Primeiro: cuidado quando for brincar com uma boneca. Segundo: desconfie quando alguém te convidar para jogar numa estação de metrô e oferecer um convite misterioso. Terceiro: por mais difícil que esteja sua vida, esforce-se para superar com dignidade e vivendo retamente. Além disso, a série encerra sem revelar o desfecho daqueles que detém o poder. Eles parecem sair da ilha impunemente, por trás de suas máscaras cravadas de diamantes e outras pedras preciosas, mantém suas identidades escondidas e, para todos os efeitos, eles nunca pisaram ali. A filha da 222 tornou-se a grande vencedora da edição e Front Man a entregou aos cuidados do irmão, com todo o prêmio. Em Los Angeles, ele se encontra com a filha de Gi-hun e entrega a ela os pertences do pai também com o prêmio que ele havia acumulado na primeira edição.

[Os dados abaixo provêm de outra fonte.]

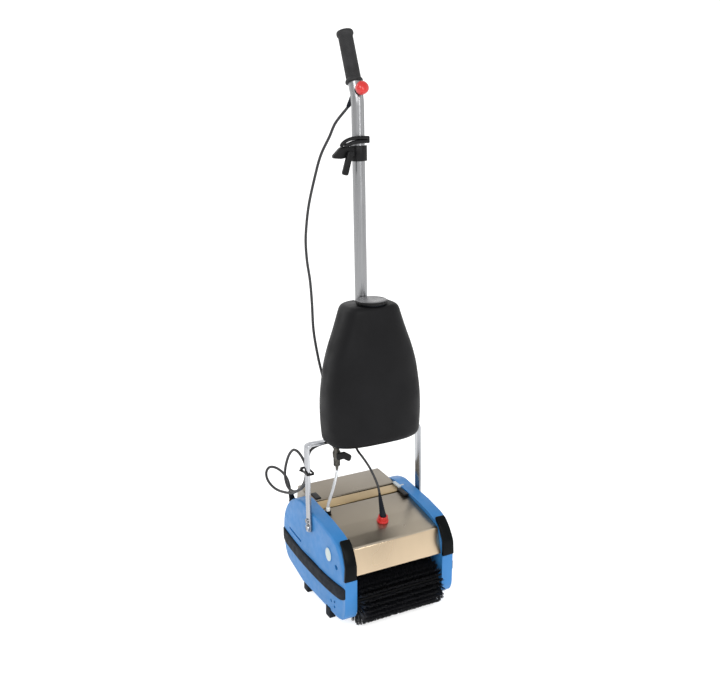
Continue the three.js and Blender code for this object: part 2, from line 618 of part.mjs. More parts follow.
function buildTap() {
  const top = TANK_BASE - GAP;
  const profile = [[0, top], [8.5, top], [8.5, top - 6], [6.5, top - 8], [6.5, top - 12],
    [8.5, top - 16], [8.5, top - 26], [7, top - 29], [7, top - 48], [3, top - 50], [3, top - 56],
    [0, top - 56]];
  const body = lathe(profile.reverse(), 10).translate(TAP_X, TAP_Y, 0);
  const stem = alongY(disc(TAP_X, top - 21, 4), TAP_Y - 11, TAP_Y, 6);
  add(handle, 'tap_body', join(body, stem), brass());
  const grip = outline([[TAP_X - 6, top - 16, 4], [TAP_X + 12, top - 17, 3], [TAP_X + 25, top - 27, 4],
    [TAP_X + 21, top - 35, 4], [TAP_X + 8, top - 25, 3], [TAP_X - 6, top - 26, 4]]);
  add(handle, 'tap_lever', alongY(grip, TAP_Y - 18, TAP_Y - 11 - GAP), blackPlastic());
}

// ---- leads and hose ----
// Switch lead: from the boot behind the push button, behind the tank, to the tie on the left leg.
const SWITCH_ROUTE = [
  [-1, 91.9, 1050.7], [-2.5, 96, 1046.5], [-18, 115, 1018], [-26, 126, 991], [-41, 138, 952],
  [-53, 148, 898], [-64, 153, 844], [-70, 154, 796], [-72, 153, 770], [-72, 148, 730],
  [-69, 140, 685], [-70, 130, 640], [-74, 115, 582], [-72, 97, 524], [-66, 81, 470],
  [-63, 66, 420], [-64, 52, 384], [-71, 41, 363], [-88, 34, 353], [-108, 31.5, 350],
  [-122, 32, 343], [-129, 33, 328], [-131, 33.5, 309],
];
// Slack: two loops between the tie and the gland at the rear of the body.
const SLACK_ROUTE = [
  [-131, 33.5, 300], [-131.5, 35, 280], [-134, 45, 257], [-138, 62, 240], [-143, 84, 228],
  [-147, 102, 230], [-149, 111, 243], [-151, 110, 265], [-150, 100, 296], [-147, 88, 319],
  [-143, 75, 331], [-139, 62, 330], [-134, 48, 318], [-131, 41.2, 304], [-130.8, 40.4, 290],
  [-129.5, 49, 268], [-129, 62, 250], [-132, 78, 232], [-138, 100, 216], [-148, 132, 207],
  [-155, 157, 205], [-161, 174, 211], [-165, 185, 223], [-164, 189, 237], [-158, 185, 248],
  [-149, 175, 250], [-138, 163, 243], [-129, 153, 228], [-125.6, 148.5, 212],
  [-124.5, 146.4, 200.3],
];
// Short lead: from under the bail's crossbar to the socket on the front cover.
const SHORT_ROUTE = [
  [-22, 21.5, 357.2], [-22, 21, 346], [-21, 12, 331], [-14, -2, 316], [-7, -18, 299],
  [-3, -34, 281], [-0.5, -44, 266], [0, -49.3, 255], [0, -51, 250.8],
];
const HOSE_ROUTE = [
  [-84, -16.8, 308.6], [-85, -15.4, 296], [-90, -5, 255], [-95.5, 2.8, 224], [-96.3, 4, 218],
  [-96.3, 4, 214.6],
];

function buildLeads() {
  add(machine, 'switch_lead', cord(SWITCH_ROUTE, SWITCH_LEAD_RADIUS, 52), blackRubber());
  add(machine, 'lead_loops', cord(SLACK_ROUTE, SWITCH_LEAD_RADIUS, 64), blackRubber());
  add(machine, 'pump_lead', cord(SHORT_ROUTE, 2.6, 14), blackRubber());
  add(machine, 'water_hose', cord(HOSE_ROUTE, HOSE_RADIUS, 12), clearHose());
  const rearBoot = lathe([[0, 0], [7, 0], [7, 6], [4.2, 34], [0, 34]], 10)
    .applyMatrix4(new THREE.Matrix4().makeRotationX(-2.25)).translate(-1, 64.5, 1073);
  const around = TUBE_RADIUS + 2.2;
  const tubeAlong = (lean) => new THREE.CylinderGeometry(around, around, 300, 20)
    .rotateX(Math.PI / 2 - lean)
    .translate(0, PIVOT_Y + BEND_Z * Math.sin(HANDLE_LEAN), PIVOT_Z + BEND_Z * Math.cos(HANDLE_LEAN));
  const upright = tubeAlong(HANDLE_LEAN);
  const leaning = tubeAlong(HANDLE_LEAN + GRIP_BEND);
  add(machine, 'switch_boot', cut(rearBoot, upright, leaning), blackRubber());
  const tieOuter = outline([[-143, 6.5, 2], [-125.8, 6.5, 2], [-125.8, 46.6, 3], [-143, 46.6, 3]]);
  tieOuter.holes.push(outline([[-141.2, 8.3, 1], [-127.6, 8.3, 1], [-127.6, 44.8, 2], [-141.2, 44.8, 2]]));
  add(machine, 'cable_tie', alongZ(tieOuter, 296, 301), blackPlastic());
  const turned = new THREE.Matrix4().makeRotationX(-0.331);
  const boot = lathe([[0, 0], [6.4, 0], [7, 3], [6.2, 12], [3.4, 50], [0, 50]], 10)
    .applyMatrix4(turned).translate(0, -67.5, 203);
  add(machine, 'lead_boot', boot, blackRubber());
}

buildSide(-1, 'left');
buildSide(1, 'right');
buildDrive();
buildCovers();
buildBail();
buildTube();
buildGrip();
buildClamp();
buildTank();
buildTap();
buildLeads();

export default machine;
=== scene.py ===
"""Upright twin-brush floor scrubber: surfaces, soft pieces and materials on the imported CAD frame.

Lengths in the tables below are millimetres; everything placed in the scene is in metres.
"""
import math
import random

import bmesh
import bpy
from mathutils import Matrix, Vector


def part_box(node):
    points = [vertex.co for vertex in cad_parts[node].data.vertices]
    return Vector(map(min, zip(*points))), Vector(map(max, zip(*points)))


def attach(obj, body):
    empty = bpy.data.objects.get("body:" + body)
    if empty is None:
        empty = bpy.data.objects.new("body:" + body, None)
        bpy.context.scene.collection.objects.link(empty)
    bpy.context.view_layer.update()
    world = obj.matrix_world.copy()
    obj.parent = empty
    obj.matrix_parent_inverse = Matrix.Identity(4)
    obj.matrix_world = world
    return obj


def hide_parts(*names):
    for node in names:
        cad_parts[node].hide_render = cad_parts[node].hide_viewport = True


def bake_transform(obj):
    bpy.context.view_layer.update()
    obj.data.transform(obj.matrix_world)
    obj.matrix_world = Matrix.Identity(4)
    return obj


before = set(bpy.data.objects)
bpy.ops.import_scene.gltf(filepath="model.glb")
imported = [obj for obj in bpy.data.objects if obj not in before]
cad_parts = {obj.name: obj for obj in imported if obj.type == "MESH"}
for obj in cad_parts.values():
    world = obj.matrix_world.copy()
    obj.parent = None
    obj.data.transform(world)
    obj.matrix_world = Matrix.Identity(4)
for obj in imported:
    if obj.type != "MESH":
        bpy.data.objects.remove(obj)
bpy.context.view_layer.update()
MM = 0.001
IDENTITY = Matrix.Identity(4)

# ---- the machine's own frames: the handle leans about its pivots and is bent below the grip ----
HANDLE_LEAN = math.radians(2.3)
GRIP_BEND = math.radians(21.5)
BEND_Z = 900.0
PIVOT = Matrix.Translation((0, 0.014, 0.170))
HANDLE = PIVOT @ Matrix.Rotation(-HANDLE_LEAN, 4, "X")
GRIP = HANDLE @ Matrix.Translation((0, 0, BEND_Z * MM)) @ Matrix.Rotation(-GRIP_BEND, 4, "X")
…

O sacrifício final de Gi-hun ele tem muito mais camadas do que a que assistimos na tela e a que conseguimos assimilar. Não vencer os jogos era o seu objetivo desde o começo. Salvar a vida de uma bebê não estava em seus planos. Chegar até ali não era o seu objetivo, mas, as artimanhas daqueles que nos manipulam nos fazem tomar decisões que nunca imaginávamos. Round 6 é sobre muitas coisas, muitas histórias, mas todas elas se convergem num único tema: até onde eu sou capaz de ir por um prêmio bilionário? A ganância e a ambição habita em todos os corações, desde os que financeiramente são desprovidos, até os que fazem dos bilhões uma brincadeirinha funesta e vazia de sentido.